Life can be pretty tough when you’re in that place between the formation of your dreams and their hoped-for fulfillment; tougher still when that place is wholly held afloat by a minimum wage job that doesn’t pay nearly enough for all the stress involved and buttressed by parents who don’t understand what you want from life or by friends or bosses who aren’t nearly as supportive as they could be.
Cellies, by Joe Flood and Davis Steward II, knows how hellacious that kind of existence can be, how you keep looking for the light at the end of the tunnel only to find out someone has switched on their smartphone torch by mistake.
In the world of Jog Mobile, no one is really happy.
America’s fourth best cellular carrier is effectively a dead-end prison, holding Devin, who dreams of creating a blockbuster online game but hasn’t quite managed it yet, 16-year-old who wants more from life than her parents are willing to allow, Parker who’s the heiress to the Jog fortune, retired journalist Jerry who is mourning and Elena, holder of an MBA who isn’t even close to landing the job of her dreams.
Perhaps the crush of uncaring, demanding, tech-obsessed customers might be a little easier to handle if the store’s manager was a competent take charge kind of guy, but alas, Christian is more interested in getting tanned and taking Instagram worthy selfies than inspiring the troops.
So when it’s midnight and all the customers are in line for the launch of the Sanstar 6 which turns out to be full of freezing green goop that is leaking all over the storeroom and it’s clear that no one is going home with the latest bright and shiny tech tonight, Christian kind of takes one for team but almost accidentally.
He might look pretty but he is not the one to lead them out of the trenches of minimum wage retail despair and everyone knows it.
It’s up to Devin, Elena, Rey, Jerry and Parker, all of whom have their own personal issues to deal with, to handle customers irate over nothing, people who believe they have a divine right to the latest model phone come what may, and to deal with the fact that they are all stuck in this mess together.
What makes Cellies such a huge amount of fun to read is that, for the most part, it’s content just to have a lot of fun.
It’s brightly illustrated, sometimes comically surreal pages might be all about the black humour of stunted dreams, delayed hopes (hopefully not permanently) and the selfishness of modern consumers who validate their lives by how recent their tech is but this is no heavily message diatribe against the evils of the world.
Rather Flood is content to let the observations sit archly in the midst of the hilarious humour that exists in a workplace where everyone knows they’re kind of doomed but actually admit it, to themselves or each other.
Interspersed with brief “retail nightmare” stories, which illustrate how intensely self-obsessed some people can be with no regard for the hell they are putting others through, Cellies glories in the small moments of triumph over a difficult customer, impossible sales goals or obstacle-thick situations and in the imperfect camaraderie that develops between people caught in the same version of here-on-earth hell.

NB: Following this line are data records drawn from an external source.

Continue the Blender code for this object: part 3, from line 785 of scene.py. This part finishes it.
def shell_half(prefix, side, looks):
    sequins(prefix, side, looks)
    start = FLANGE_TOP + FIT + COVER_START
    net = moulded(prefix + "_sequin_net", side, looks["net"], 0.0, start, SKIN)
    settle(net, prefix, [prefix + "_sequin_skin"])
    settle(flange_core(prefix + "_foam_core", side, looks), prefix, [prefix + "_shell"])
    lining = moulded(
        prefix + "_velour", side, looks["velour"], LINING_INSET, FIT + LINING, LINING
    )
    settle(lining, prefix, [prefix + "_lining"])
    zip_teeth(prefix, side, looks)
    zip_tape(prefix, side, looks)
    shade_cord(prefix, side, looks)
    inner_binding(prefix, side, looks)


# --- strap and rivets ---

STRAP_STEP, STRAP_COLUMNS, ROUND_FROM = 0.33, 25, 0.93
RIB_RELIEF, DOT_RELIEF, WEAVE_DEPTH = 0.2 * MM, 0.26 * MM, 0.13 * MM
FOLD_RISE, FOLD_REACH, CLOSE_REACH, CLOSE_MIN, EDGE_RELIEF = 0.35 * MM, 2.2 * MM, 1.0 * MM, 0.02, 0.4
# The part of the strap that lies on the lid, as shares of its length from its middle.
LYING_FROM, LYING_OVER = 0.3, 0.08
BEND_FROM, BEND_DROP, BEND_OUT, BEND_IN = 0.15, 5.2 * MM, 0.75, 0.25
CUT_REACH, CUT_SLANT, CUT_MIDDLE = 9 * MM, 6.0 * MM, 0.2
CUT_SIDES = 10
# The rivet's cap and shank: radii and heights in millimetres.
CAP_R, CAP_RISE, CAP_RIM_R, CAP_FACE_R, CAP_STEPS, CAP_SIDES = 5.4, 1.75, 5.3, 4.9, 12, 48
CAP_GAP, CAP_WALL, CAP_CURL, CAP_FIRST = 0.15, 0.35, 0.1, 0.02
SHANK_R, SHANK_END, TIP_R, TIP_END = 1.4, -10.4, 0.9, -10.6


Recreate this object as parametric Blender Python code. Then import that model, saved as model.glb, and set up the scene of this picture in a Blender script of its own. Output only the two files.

Often sweet and charming in amongst the sage snarky quips and exasperated outbursts, Cellies never pretends that life is perfect or even hald-decent much of the time, and that often the best you can do is find your happiness where you can and hope that the people around you have kind of, sort of got your back.
And in their own imperfect ways the crew of Cellies do look after each other, maybe not as well as they’d like but they do their best in a world where hopes and dreams might give you an inspiring warm inner glow but they don’t pay the bills and often the best you can do is grin and bear it and hope that somewhere down the track lies your personal nirvana, hopefully without a single retail outlet or customer to be seen.